Written exercise. Find the word "picture" in the listing; pull out each line holding it.

::: Available data

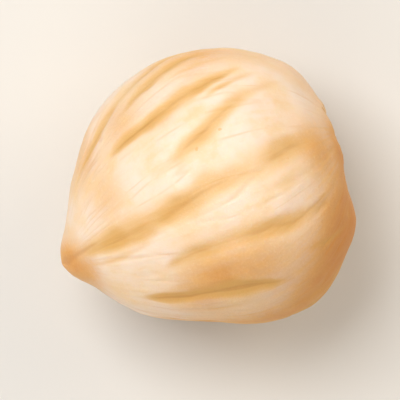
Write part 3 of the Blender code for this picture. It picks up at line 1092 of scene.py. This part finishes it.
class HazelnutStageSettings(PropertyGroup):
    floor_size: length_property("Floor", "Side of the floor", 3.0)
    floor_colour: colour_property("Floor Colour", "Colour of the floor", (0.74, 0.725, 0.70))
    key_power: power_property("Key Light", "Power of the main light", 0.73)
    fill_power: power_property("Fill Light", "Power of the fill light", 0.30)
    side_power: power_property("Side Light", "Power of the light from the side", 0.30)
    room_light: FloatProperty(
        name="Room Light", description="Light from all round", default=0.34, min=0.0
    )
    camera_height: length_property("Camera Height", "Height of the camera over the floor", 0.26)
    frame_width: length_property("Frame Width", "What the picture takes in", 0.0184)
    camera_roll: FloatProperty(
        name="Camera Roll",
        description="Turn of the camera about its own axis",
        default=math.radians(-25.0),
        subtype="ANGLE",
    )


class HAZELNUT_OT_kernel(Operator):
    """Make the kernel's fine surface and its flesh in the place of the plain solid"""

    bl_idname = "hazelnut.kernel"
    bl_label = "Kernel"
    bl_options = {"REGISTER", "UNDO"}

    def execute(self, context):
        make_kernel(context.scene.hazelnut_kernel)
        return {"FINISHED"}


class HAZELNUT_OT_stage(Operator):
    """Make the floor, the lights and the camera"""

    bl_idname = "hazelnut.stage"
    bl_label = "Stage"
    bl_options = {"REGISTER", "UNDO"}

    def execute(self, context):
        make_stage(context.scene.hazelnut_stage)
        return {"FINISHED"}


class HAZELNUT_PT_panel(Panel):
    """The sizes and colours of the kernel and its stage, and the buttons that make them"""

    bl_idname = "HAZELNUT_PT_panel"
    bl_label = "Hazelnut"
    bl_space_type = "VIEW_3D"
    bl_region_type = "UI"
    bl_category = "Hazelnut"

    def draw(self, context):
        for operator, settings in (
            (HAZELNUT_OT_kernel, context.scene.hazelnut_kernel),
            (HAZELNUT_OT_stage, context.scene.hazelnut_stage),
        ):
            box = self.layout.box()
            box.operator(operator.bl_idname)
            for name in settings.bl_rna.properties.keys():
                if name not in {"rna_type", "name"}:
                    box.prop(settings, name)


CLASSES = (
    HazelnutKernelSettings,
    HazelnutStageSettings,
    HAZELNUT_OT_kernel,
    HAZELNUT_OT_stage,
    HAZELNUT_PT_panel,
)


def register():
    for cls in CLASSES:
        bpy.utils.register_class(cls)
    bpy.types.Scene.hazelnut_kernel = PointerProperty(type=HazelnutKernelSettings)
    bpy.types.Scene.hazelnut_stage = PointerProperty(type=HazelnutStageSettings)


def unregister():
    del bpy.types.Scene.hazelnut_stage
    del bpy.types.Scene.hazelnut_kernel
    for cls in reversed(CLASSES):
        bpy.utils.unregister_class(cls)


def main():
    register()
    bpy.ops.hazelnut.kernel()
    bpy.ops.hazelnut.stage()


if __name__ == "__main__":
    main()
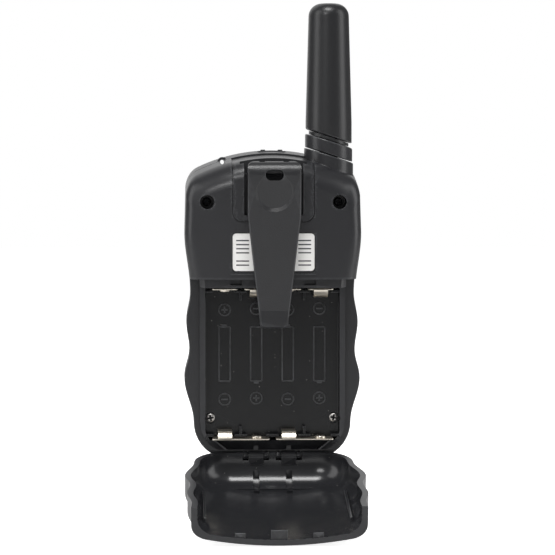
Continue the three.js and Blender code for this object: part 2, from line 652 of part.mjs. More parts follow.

::::::

Answer to this problem.
Write part 3 of the Blender code for this picture. It picks up at line 1092 of scene.py. This part finishes it.
    frame_width: length_property("Frame Width", "What the picture takes in", 0.0184)